Did You Know That God Is Often Waiting for Us to Notice His Plan B Is Actually Plan A?
Here’s perhaps the most challenging truth: we’re often waiting for God to perform a marvel and get us back on track, while God is waiting for us to pay attention to the marvel He’s already performing right where we are. We keep asking, “When will You fix this situation and restore my original plan?” God keeps saying, “Look at what I’m doing right here in the detour—this IS the plan.”
Moses probably spent years thinking, “If only we could get to Canaan like I originally planned.” But in the wilderness, God gave Moses the Law, established the priesthood, revealed His glory, and shaped a nation’s identity. The wilderness wasn’t a waste of time—it was the crucible where God formed His people. Jesus’ disciples probably thought the feeding of the five thousand was a one-time emergency solution. They didn’t initially understand it was a sign revealing Jesus’ identity as the divine Provider and the fulfillment of God’s promises throughout Israel’s history.
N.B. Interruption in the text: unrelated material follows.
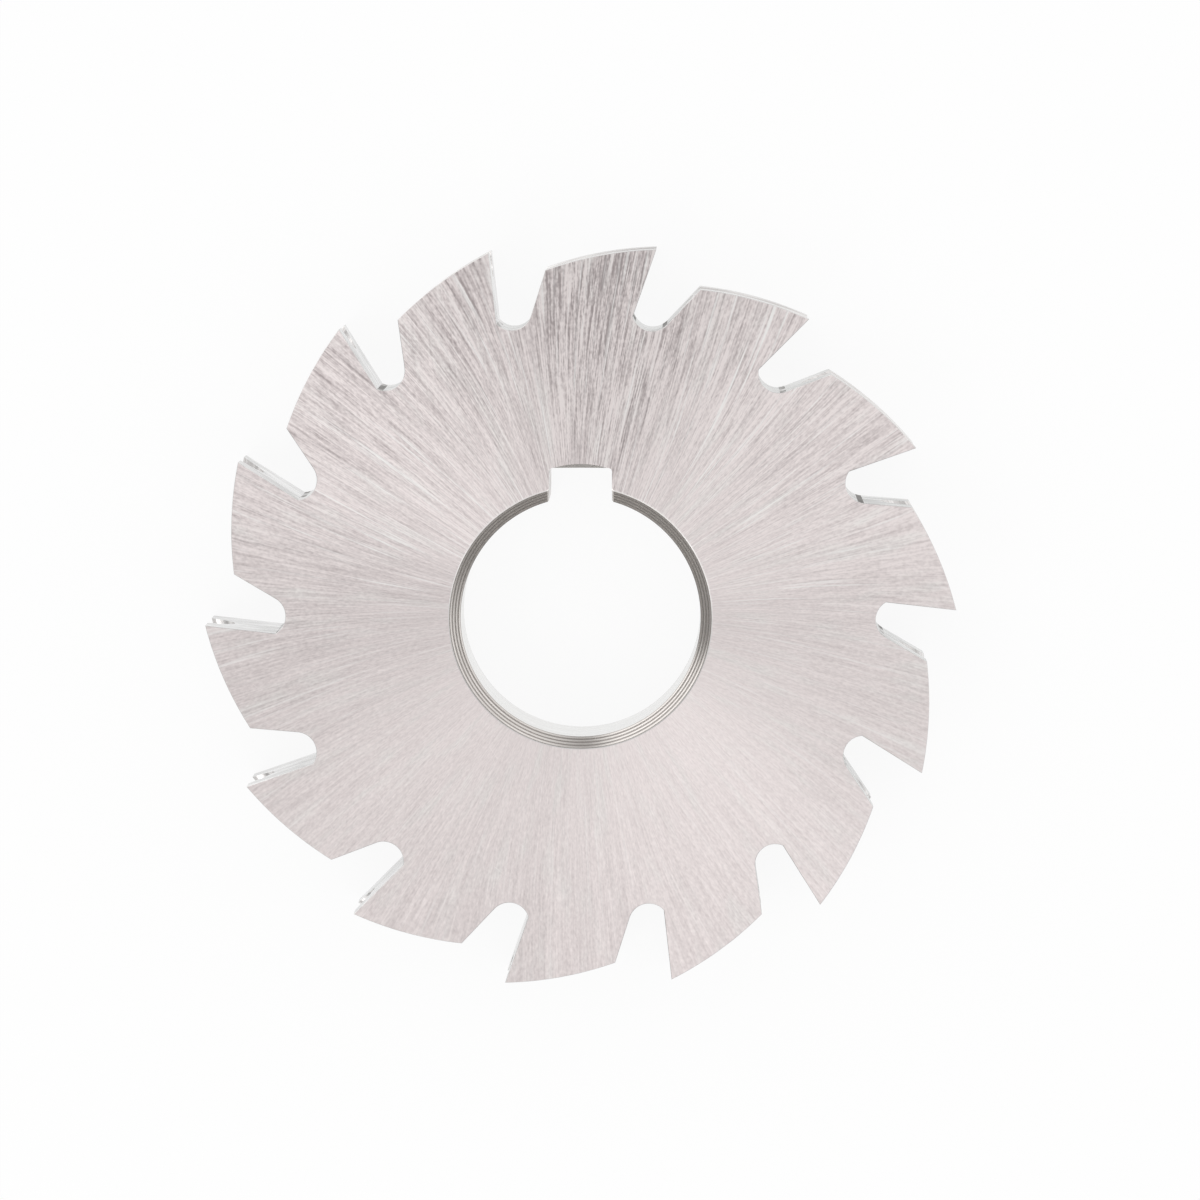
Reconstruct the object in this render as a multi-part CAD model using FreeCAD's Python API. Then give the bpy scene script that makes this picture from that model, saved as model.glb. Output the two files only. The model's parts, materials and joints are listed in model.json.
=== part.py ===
import FreeCAD, Part
import math
import os

from FreeCAD import Vector

# A concave milling cutter: one form-relieved disc of high speed steel with a half-round groove
# along every tooth. It lies flat, axis along +Z, origin on the axis in the lower side face,
# with the keyway towards +Y. Seen from +Z the teeth cut clockwise. Lengths are mm, angles degrees.

# Blank
CUTTER_DIAMETER = 50.0
CUTTER_WIDTH = 8.0

# Bore and keyway
BORE_DIAMETER = 16.0
BORE_CHAMFER = 0.75
KEYWAY_WIDTH = 4.2
KEYWAY_ROOF_HEIGHT = 10.0
KEYWAY_CORNER_RADIUS = 0.25
ROOF_DEBURR_RADIUS = 6.0
ROOF_DEBURR_SIZE = 0.27

# Teeth and gullets
TOOTH_COUNT = 14
FIRST_TIP_ANGLE = 11.62
RAKE_ANGLE = 7.7
GULLET_DEPTH = 5.37
GULLET_NOSE_RADIUS = 1.35
FACE_GRINDING_STOCK = 0.26
TOOTH_BACK_ANGLE = 31.7

# Relieved form
RELIEF_ANGLE = 13.1
FORM_RADIUS = 1.6
FORM_CHAMFER = 0.25

# Room that the cutting tools keep outside the steel
TOOL_OVERRUN = 1.0

TIP_RADIUS = CUTTER_DIAMETER / 2
BORE_RADIUS = BORE_DIAMETER / 2
TOOTH_PITCH = 360.0 / TOOTH_COUNT
RELIEF_PER_PITCH = math.pi * CUTTER_DIAMETER / TOOTH_COUNT * math.tan(math.radians(RELIEF_ANGLE))
AXIS = Vector(0, 0, 1)
CENTRE = Vector(0, 0, 0)


def straight(start, end):
    """One straight edge."""
    return Part.LineSegment(start, end).toShape()


def rounded(start, middle, end):
    """One arc edge through three points."""
    return Part.Arc(start, middle, end).toShape()


def prism(edges, height):
    """A closed outline in a plane z = constant, extruded upwards."""
    return Part.Face(Part.Wire(edges)).extrude(AXIS * height)


def turned_blank():
    """The disc as it leaves the lathe: bored, and chamfered at both mouths of the bore."""
    mouth_radius = BORE_RADIUS + BORE_CHAMFER
    section = [
        Vector(mouth_radius, 0, 0),
        Vector(TIP_RADIUS, 0, 0),
        Vector(TIP_RADIUS, 0, CUTTER_WIDTH),
        Vector(mouth_radius, 0, CUTTER_WIDTH),
        Vector(BORE_RADIUS, 0, CUTTER_WIDTH - BORE_CHAMFER),
        Vector(BORE_RADIUS, 0, BORE_CHAMFER),
        Vector(mouth_radius, 0, 0),
    ]
    return Part.Face(Part.makePolygon(section)).revolve(CENTRE, AXIS, 360)


def keyway_broach():
    """The broach's path through the bore wall, with its two rounded corners."""
    half_width = KEYWAY_WIDTH / 2
    height = CUTTER_WIDTH + 2 * TOOL_OVERRUN
    slot = Part.makeBox(KEYWAY_WIDTH, KEYWAY_ROOF_HEIGHT, height, Vector(-half_width, 0, -TOOL_OVERRUN))
    corners = [
        edge
        for edge in slot.Edges
        if edge.BoundBox.ZLength > CUTTER_WIDTH and edge.BoundBox.YMin > KEYWAY_ROOF_HEIGHT / 2
    ]
    return slot.makeFillet(KEYWAY_CORNER_RADIUS, corners)


def roof_deburr(face_height, outward):
    """The hollow bevel on the keyway roof's edge at one side face, between the rounded corners."""
    crown_height = KEYWAY_ROOF_HEIGHT + ROOF_DEBURR_SIZE
    bevel_centre = Vector(0, crown_height - ROOF_DEBURR_RADIUS, face_height)
    inner_radius = ROOF_DEBURR_RADIUS - 2 * ROOF_DEBURR_SIZE
    outer_radius = ROOF_DEBURR_RADIUS + TOOL_OVERRUN
    bottom = bevel_centre - AXIS * (2 * ROOF_DEBURR_SIZE * outward)
    cone = Part.makeCone(inner_radius, outer_radius, 2 * ROOF_DEBURR_SIZE + TOOL_OVERRUN, bottom, AXIS * outward)
    straight_roof = KEYWAY_WIDTH - 2 * KEYWAY_CORNER_RADIUS
    clip_corner = Vector(-straight_roof / 2, BORE_RADIUS + BORE_CHAMFER, face_height - TOOL_OVERRUN)
    clip = Part.makeBox(straight_roof, KEYWAY_ROOF_HEIGHT, 2 * TOOL_OVERRUN, clip_corner)
    return cone.common(clip)


def gullet():
    """The gash between two teeth, for the tooth whose tip points along +Y.

    The face is ground back from the gash by its stock, so it meets the rounded floor at a corner.
    The tooth's back rises from the floor at its own angle, tangent to the nose of the gash.
    """
    rake = math.radians(RAKE_ANGLE)
    back = math.radians(TOOTH_BACK_ANGLE)
    low = Vector(0, 0, -TOOL_OVERRUN)
    tip = Vector(0, TIP_RADIUS, 0) + low
    outward_along_face = Vector(math.sin(rake), math.cos(rake), 0)
    away_from_face = Vector(math.cos(rake), -math.sin(rake), 0)
    outward_along_back = Vector(math.sin(back), math.cos(back), 0)
    down_from_back = Vector(math.cos(back), -math.sin(back), 0)

    nose_height = TIP_RADIUS - GULLET_DEPTH + GULLET_NOSE_RADIUS
    nose_offset = GULLET_NOSE_RADIUS - FACE_GRINDING_STOCK
    depth_along_face = (TIP_RADIUS - nose_height - nose_offset * math.sin(rake)) / math.cos(rake)
    nose_centre = tip + away_from_face * nose_offset - outward_along_face * depth_along_face

    corner_angle = math.acos(nose_offset / GULLET_NOSE_RADIUS)
    corner_drop = GULLET_NOSE_RADIUS * math.sin(corner_angle)
    corner = nose_centre - away_from_face * nose_offset - outward_along_face * corner_drop
    floor = nose_centre - Vector(0, GULLET_NOSE_RADIUS, 0)
    back_foot = nose_centre + down_from_back * GULLET_NOSE_RADIUS

    reach = GULLET_DEPTH + TOOL_OVERRUN
    face_top = tip + outward_along_face * TOOL_OVERRUN
    back_top = back_foot + outward_along_back * (reach / math.cos(back))
    edges = [
        straight(face_top, corner),
        rounded(corner, floor, back_foot),
        straight(back_foot, back_top),
        straight(back_top, face_top),
    ]
    return prism(edges, CUTTER_WIDTH + 2 * TOOL_OVERRUN)


def spiral_point(behind_tip):
    """A point of the relief spiral, this many degrees behind a tip that points along +Y."""
    radius = TIP_RADIUS - RELIEF_PER_PITCH * behind_tip / TOOTH_PITCH
    angle = math.radians(90 + behind_tip)
    return Vector(radius * math.cos(angle), radius * math.sin(angle), 0)


def relief():
    """The path of the form tool over one tooth, as an arc through the spiral's tip, middle and heel.

    Its section is the land's two flats, the chamfers at the groove's mouth and the half-round nose.
    The tool enters in the gullet ahead of the tip and leaves in the one behind the heel.
    """
    tip = spiral_point(0)
    land = Part.Arc(tip, spiral_point(TOOTH_PITCH / 3), spiral_point(TOOTH_PITCH * 2 / 3)).toShape().Curve
    pivot = land.Center
    outward = (tip - pivot).normalize()
    stock = RELIEF_PER_PITCH + TOOL_OVERRUN
    half_height = CUTTER_WIDTH / 2 + TOOL_OVERRUN
    mouth_half_width = FORM_RADIUS + FORM_CHAMFER
    chamfer_depth = (mouth_half_width - math.sqrt(2 * FORM_RADIUS**2 - mouth_half_width**2)) / 2
    nose_half_width = mouth_half_width - chamfer_depth

    def section_point(depth, from_middle):
        return pivot + outward * (land.Radius - depth) + AXIS * (CUTTER_WIDTH / 2 + from_middle)

    half_section = [
        (-stock, half_height),
        (0, half_height),
        (0, mouth_half_width),
        (chamfer_depth, nose_half_width),
    ]
    lower = [section_point(depth, -height) for depth, height in half_section]
    upper = [section_point(depth, height) for depth, height in reversed(half_section)]
    edges = [straight(start, end) for start, end in zip(lower, lower[1:])]
    edges.append(rounded(lower[-1], section_point(FORM_RADIUS, 0), upper[0]))
    edges += [straight(start, end) for start, end in zip(upper, upper[1:])]
    edges.append(straight(upper[-1], lower[0]))
    section = Part.Face(Part.Wire(edges))
    lead_in = TOOTH_PITCH / 6
    run_out = TOOTH_PITCH * 9 / 10
    section.rotate(pivot, AXIS, -lead_in)
    return section.revolve(pivot, AXIS, lead_in + run_out)


def turned_copies(tool):
    """The same tool at every tooth."""
    copies = []
    for tooth in range(TOOTH_COUNT):
        copy = tool.copy()
        copy.rotate(CENTRE, AXIS, tooth * TOOTH_PITCH - FIRST_TIP_ANGLE)
        copies.append(copy)
    return copies


def concave_cutter():
    """The finished cutter: turned, broached, gashed and then relieved tooth by tooth."""
    cutter = turned_blank()
    cutter = cutter.cut(keyway_broach())
    cutter = cutter.cut([roof_deburr(CUTTER_WIDTH, 1), roof_deburr(0, -1)])
    cutter = cutter.cut(turned_copies(gullet()))
    cutter = cutter.cut(turned_copies(relief()))
    return cutter.removeSplitter()


def main():
    os.makedirs("parts", exist_ok=True)
    cutter = concave_cutter().Solids[0]
    cutter.exportStep("parts/concave_cutter.step")
    print("concave_cutter", "valid", cutter.isValid(), "volume", round(cutter.Volume, 2))
    print("faces", len(cutter.Faces), "box", cutter.BoundBox)


main()
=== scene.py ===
import json
import logging
import math
from dataclasses import dataclass, field
from enum import Enum

import bpy
import numpy as np
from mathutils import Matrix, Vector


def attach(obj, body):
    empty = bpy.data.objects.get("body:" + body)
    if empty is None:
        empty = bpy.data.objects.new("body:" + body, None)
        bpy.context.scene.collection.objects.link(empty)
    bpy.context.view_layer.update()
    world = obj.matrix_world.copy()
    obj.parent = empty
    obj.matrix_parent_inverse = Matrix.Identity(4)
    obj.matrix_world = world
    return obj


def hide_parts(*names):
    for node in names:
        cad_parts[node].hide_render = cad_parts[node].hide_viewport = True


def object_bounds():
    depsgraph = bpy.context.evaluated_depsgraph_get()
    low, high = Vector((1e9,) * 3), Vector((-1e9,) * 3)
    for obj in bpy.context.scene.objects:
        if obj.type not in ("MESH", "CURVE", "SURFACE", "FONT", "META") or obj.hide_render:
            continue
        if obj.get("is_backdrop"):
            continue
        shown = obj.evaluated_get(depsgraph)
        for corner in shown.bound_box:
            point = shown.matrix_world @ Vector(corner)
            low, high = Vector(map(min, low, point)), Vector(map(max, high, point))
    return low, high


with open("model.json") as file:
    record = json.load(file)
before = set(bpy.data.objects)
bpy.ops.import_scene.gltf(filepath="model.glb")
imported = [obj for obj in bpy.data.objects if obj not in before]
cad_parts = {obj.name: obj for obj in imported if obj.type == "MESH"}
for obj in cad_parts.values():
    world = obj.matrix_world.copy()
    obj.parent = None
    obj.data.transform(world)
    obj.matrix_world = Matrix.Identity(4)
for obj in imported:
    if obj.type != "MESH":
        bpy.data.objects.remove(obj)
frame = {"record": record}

CAD_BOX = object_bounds()
MM = 0.001
WHITE = (1.0, 1.0, 1.0, 1.0)
LOG = logging.getLogger("cutter")

MOUNTS = {mount["name"]: mount for mount in frame["record"]["mounts"]}
WIDTH = MOUNTS["upper_side_face"]["pos_m"][2]
BORE_RADIUS = MOUNTS["bore"]["dims"]["r_mm"] * MM
KEYWAY_ROOF = MOUNTS["keyway"]["pos_m"][1]

Values = float | np.ndarray
Triple = tuple[float, float, float]
Socket = bpy.types.NodeSocket
NodeTree = bpy.types.NodeTree


class Finish(Enum):
    """The finishes on the cutter, in the order of its material slots."""

    SIDE = "side_face_ground"
    LAND = "relieved_land"
    FACE = "tooth_face_ground"
    GASH = "gash_milled"
    CORNER = "gash_corner"
    EDGE = "edge_break"
    CHAMFER = "bore_chamfer_turned"
    BORE = "bore_ground"
    KEYWAY = "keyway_broached"

    @property
    def slot(self) -> int:
        """Its place among the material slots."""
        return list(Finish).index(self)


class Lines(Enum):
    """The ways in which the machines' lines run, each with the name of its node group."""

    RADIAL = "radial_lines"
    HOOP = "hoop_lines"
    RELIEVED = "relieved_lines"
    AXIAL = "axial_lines"
    FEED = "feed_lines"


DRIFTS = {Lines.HOOP: 1.6, Lines.RELIEVED: 3.0, Lines.AXIAL: 0.25, Lines.FEED: 0.3}


def turned(points: np.ndarray, angle: Values) -> np.ndarray:
    """Turns plan points about the cutter's axis: (x cos a - y sin a, x sin a + y cos a).

    Args:
        points: Plan points, (..., 2).
        angle: Radians, counter-clockwise, broadcast over the points.

    Returns:
        The turned points, (..., 2).
    """
    x, y = points[..., 0], points[..., 1]
    c, s = np.cos(angle), np.sin(angle)
    return np.stack([x * c - y * s, x * s + y * c], axis=-1)


def blend(start: Values, end: Values, share: np.ndarray) -> np.ndarray:
    """Straight interpolation: start + (end - start) times share."""
    return start + (end - start) * share


def shares(steps: int) -> np.ndarray:
    """Even shares from 0 up to 1, without the 1: k / steps."""
    return np.arange(steps) / steps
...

How often do we miss the marvels God is creating in our unplanned circumstances because we’re so focused on restoring what we lost? How many times does God take our Plan B—the situation we didn’t choose, the detour we didn’t want, the delay we didn’t expect—and transform it into something far better than our original Plan A? The truth is, God doesn’t need to get us “back on track” because we were never off track from His perspective. What looks like a detour to us is often the main road in God’s GPS.
The question isn’t whether God can perform marvels—of course He can. The question is whether we have eyes to see the marvels He’s already performing in the very circumstances we wish would change. Are we so fixated on our failed plans that we’re missing God’s superior plans unfolding right before us?
Your Invitation: Embracing the Detour
So what about you? What plan has fallen apart in your life? What detour are you currently navigating? What wilderness are you wandering through that wasn’t supposed to be part of your journey? Here’s your invitation: stop fighting the detour and start looking for the marvel.
God isn’t surprised by where you are. He hasn’t lost control of your story. He’s not scrambling to get you “back on track.” Instead, He’s right there in the wilderness, in the detour, in the unplanned circumstance, ready to reveal aspects of Himself and create wonders you never would have experienced if everything had gone according to your original plan. Your Plan B might just be God’s Plan A-plus—a better story than you ever could have written yourself.
The God who led Moses through forty wilderness years and eventually brought His people into the Promised Land is the same God walking with you today. The Jesus who multiplied loaves and fishes for thousands is the same Jesus who can multiply your insufficient resources into abundant provision. Trust His promises. Watch for His marvels. Your detour might just be your destination after all.